What the task requires
Copy out all of the material exactly as presented.

Record extracts
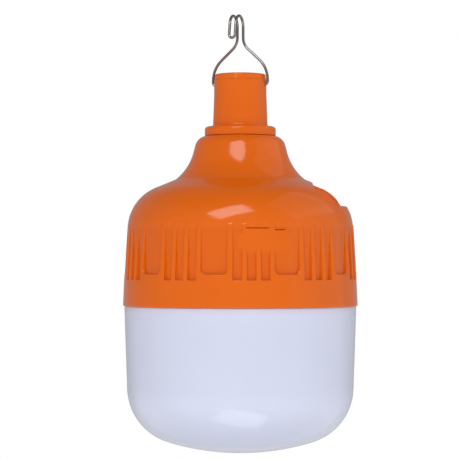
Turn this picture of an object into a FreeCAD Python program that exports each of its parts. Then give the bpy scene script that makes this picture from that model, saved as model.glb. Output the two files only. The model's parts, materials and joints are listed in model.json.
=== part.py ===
"""Rechargeable hanging LED bulb lamp, as separate pieces, one STEP file each.

The lamp hangs from a wire bail whose top is bent over into a hook. Everything is modelled about the
lamp's vertical axis with z = 0 at the lowest point of the diffuser. At the end all pieces are moved so
that the origin is the seat of the hook, which is the point that the lamp hangs from. Millimetres, +Z up.
"""

import FreeCAD, Part
import math
import os

V = FreeCAD.Vector
UP = V(0, 0, 1)
ORIGIN = V(0, 0, 0)

# ---- Upper housing, outside -------------------------------------------------------------------------
BAND_R = 55.05              # radius of the band at its bottom edge
BAND_BOTTOM = 68.7
BAND_MID = V(54.12, 0, 88.5)    # the band leans in a little more towards its top
BAND_TOP = V(53.05, 0, 106.3)
DOME_CENTRE = V(31.9, 0, 104.6)
DOME_R = 21.0
CONE_SLOPE = 22.5           # degrees above level, between the dome and the shoulder
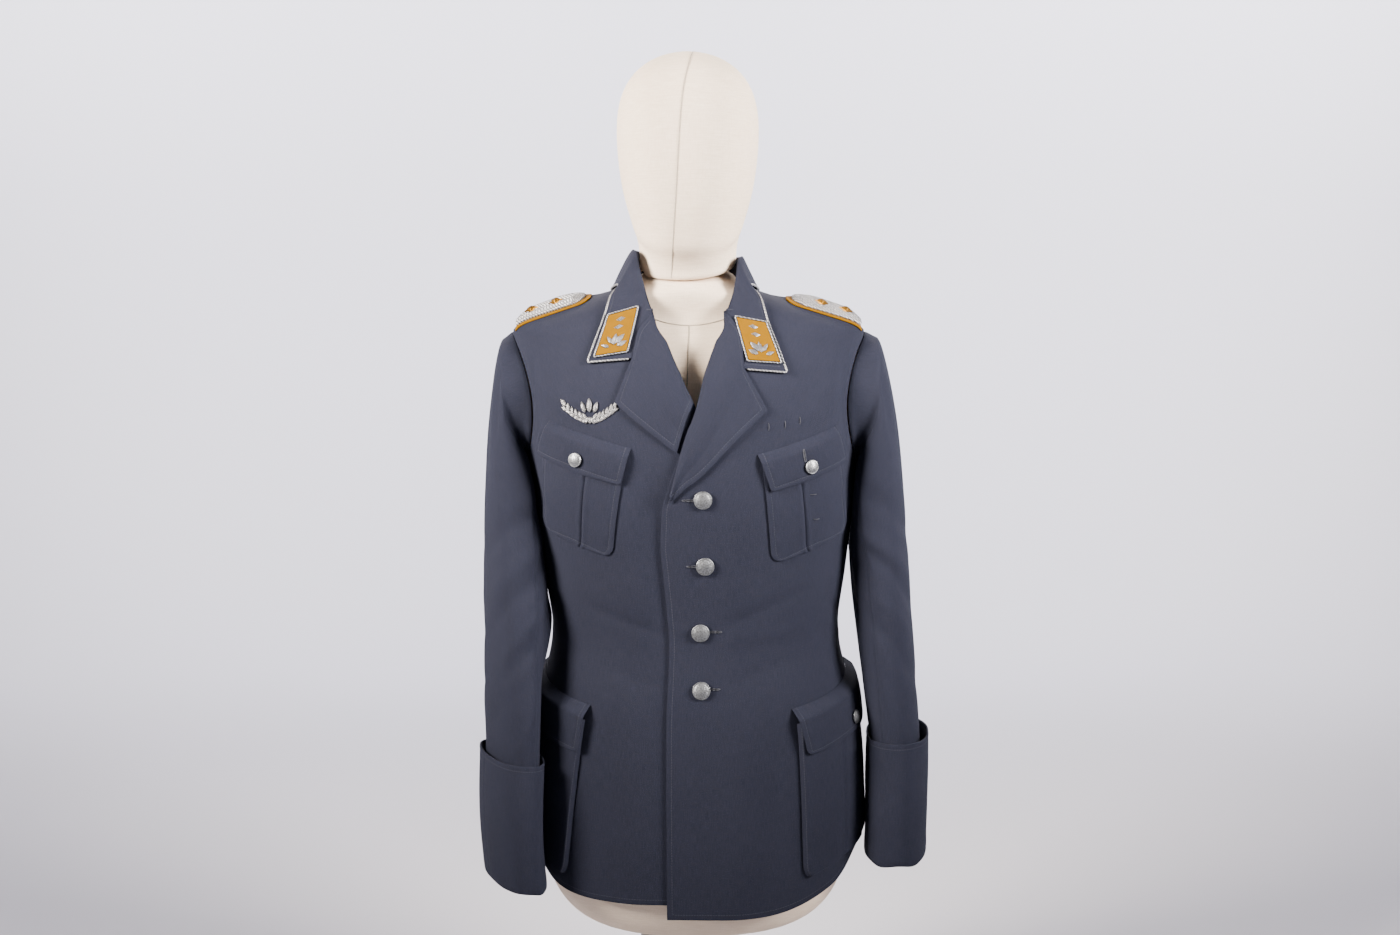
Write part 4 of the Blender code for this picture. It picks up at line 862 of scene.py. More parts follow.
def cuffPiece(side):
    # The turned-back cuff: down its outer face, round the fold at the wrist and up inside a little
    rows = [{"at": index, **row} for index, row in enumerate(cuff[side])]
    top, low, fold = rows[0]["outerZ"], rows[-1]["outerZ"], cuffShape["fold"]

    def place(across, along):
        run = (1 - along) * (top - low + cuffShape["hidden"])
        angle, turn = 360 * across, math.radians(360 * across)
        uneven = noise.noise(Vector((math.cos(turn), math.sin(turn), sides[side] * 2.0)) * 1.4)
        if run < top - low - fold:
            height, inward = top - run, 0.0
        else:
            beyond = run - (top - low - fold)
            bend = min(beyond / fold, math.pi * 0.75)
            height = low + fold - fold * math.sin(min(bend, math.pi / 2))
            inward = fold * (1 - math.cos(bend)) * 0.75
            if beyond > fold * math.pi * 0.5:
                height += (beyond - fold * math.pi * 0.5) * 0.8
        share = (top - height) / (top - low) * (len(rows) - 1)
        row = {**{name: read(rows, name, share) for name in rows[0]}, "outerZ": height, "innerZ": height}
        point = sectionPoint(side, row, angle)
        away = (point - (sectionPoint(side, row, 0) + sectionPoint(side, row, 180)) / 2).normalized()
        point -= away * inward
        point += away * (bell(height, low + 0.010, 0.012) * cuffShape["bulge"]
                         + uneven * cuffShape["uneven"] * ramp(top, low, height))
        point.z += uneven * cuffShape["sway"] * ramp(top, low, height)
        return point

    def more(across, along):
        turn = math.radians(360 * across)
        spot = Vector((math.cos(turn) * 1.6, math.sin(turn) * 1.6, along * 2 + sides[side]))
        return noise.noise(spot) * cuffShape["wave"]

    clothPiece(f"{side}_cuff_cloth", *cuffShape["cells"], place, {
        "stitched": "t", "more": more, "inside": (sides[side] * 0.235, -0.04, 0.30), "closed": True,
        "on": [f"{side}_top_sleeve_cloth"], "wall": cuffShape["wall"], "replaces": [f"{side}_cuff"]})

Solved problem
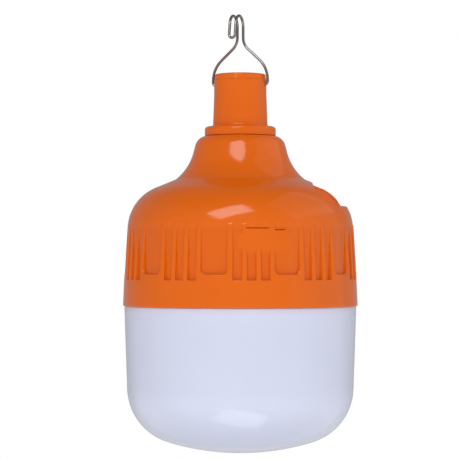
Turn this picture of an object into a FreeCAD Python program that exports each of its parts. Then give the bpy scene script that makes this picture from that model, saved as model.glb. Output the two files only. The model's parts, materials and joints are listed in model.json.
=== part.py ===
"""Rechargeable hanging LED bulb lamp, as separate pieces, one STEP file each.

The lamp hangs from a wire bail whose top is bent over into a hook. Everything is modelled about the
lamp's vertical axis with z = 0 at the lowest point of the diffuser. At the end all pieces are moved so
that the origin is the seat of the hook, which is the point that the lamp hangs from. Millimetres, +Z up.
"""

import FreeCAD, Part
import math
import os

V = FreeCAD.Vector
UP = V(0, 0, 1)
ORIGIN = V(0, 0, 0)

# ---- Upper housing, outside -------------------------------------------------------------------------
BAND_R = 55.05              # radius of the band at its bottom edge
BAND_BOTTOM = 68.7
BAND_MID = V(54.12, 0, 88.5)    # the band leans in a little more towards its top
BAND_TOP = V(53.05, 0, 106.3)
DOME_CENTRE = V(31.9, 0, 104.6)
DOME_R = 21.0
CONE_SLOPE = 22.5           # degrees above level, between the dome and the shoulder
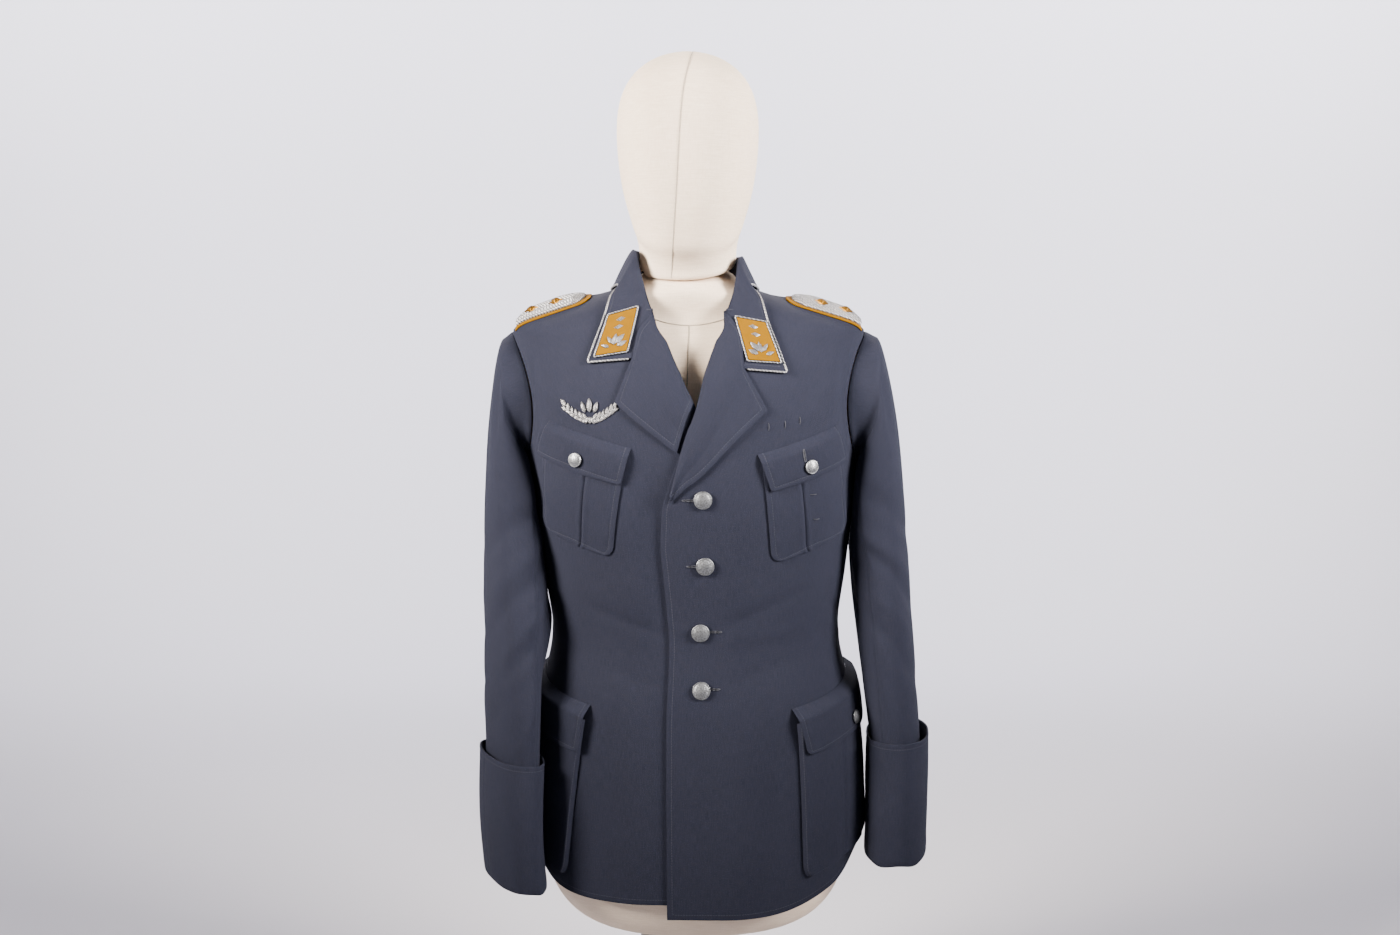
Write part 4 of the Blender code for this picture. It picks up at line 862 of scene.py. More parts follow.
def cuffPiece(side):
    # The turned-back cuff: down its outer face, round the fold at the wrist and up inside a little
    rows = [{"at": index, **row} for index, row in enumerate(cuff[side])]
    top, low, fold = rows[0]["outerZ"], rows[-1]["outerZ"], cuffShape["fold"]

    def place(across, along):
        run = (1 - along) * (top - low + cuffShape["hidden"])
        angle, turn = 360 * across, math.radians(360 * across)
        uneven = noise.noise(Vector((math.cos(turn), math.sin(turn), sides[side] * 2.0)) * 1.4)
        if run < top - low - fold:
            height, inward = top - run, 0.0
        else:
            beyond = run - (top - low - fold)
            bend = min(beyond / fold, math.pi * 0.75)
            height = low + fold - fold * math.sin(min(bend, math.pi / 2))
            inward = fold * (1 - math.cos(bend)) * 0.75
            if beyond > fold * math.pi * 0.5:
                height += (beyond - fold * math.pi * 0.5) * 0.8
        share = (top - height) / (top - low) * (len(rows) - 1)
        row = {**{name: read(rows, name, share) for name in rows[0]}, "outerZ": height, "innerZ": height}
        point = sectionPoint(side, row, angle)
        away = (point - (sectionPoint(side, row, 0) + sectionPoint(side, row, 180)) / 2).normalized()
        point -= away * inward
        point += away * (bell(height, low + 0.010, 0.012) * cuffShape["bulge"]
                         + uneven * cuffShape["uneven"] * ramp(top, low, height))
        point.z += uneven * cuffShape["sway"] * ramp(top, low, height)
        return point

    def more(across, along):
        turn = math.radians(360 * across)
        spot = Vector((math.cos(turn) * 1.6, math.sin(turn) * 1.6, along * 2 + sides[side]))
        return noise.noise(spot) * cuffShape["wave"]

    clothPiece(f"{side}_cuff_cloth", *cuffShape["cells"], place, {
        "stitched": "t", "more": more, "inside": (sides[side] * 0.235, -0.04, 0.30), "closed": True,
        "on": [f"{side}_top_sleeve_cloth"], "wall": cuffShape["wall"], "replaces": [f"{side}_cuff"]})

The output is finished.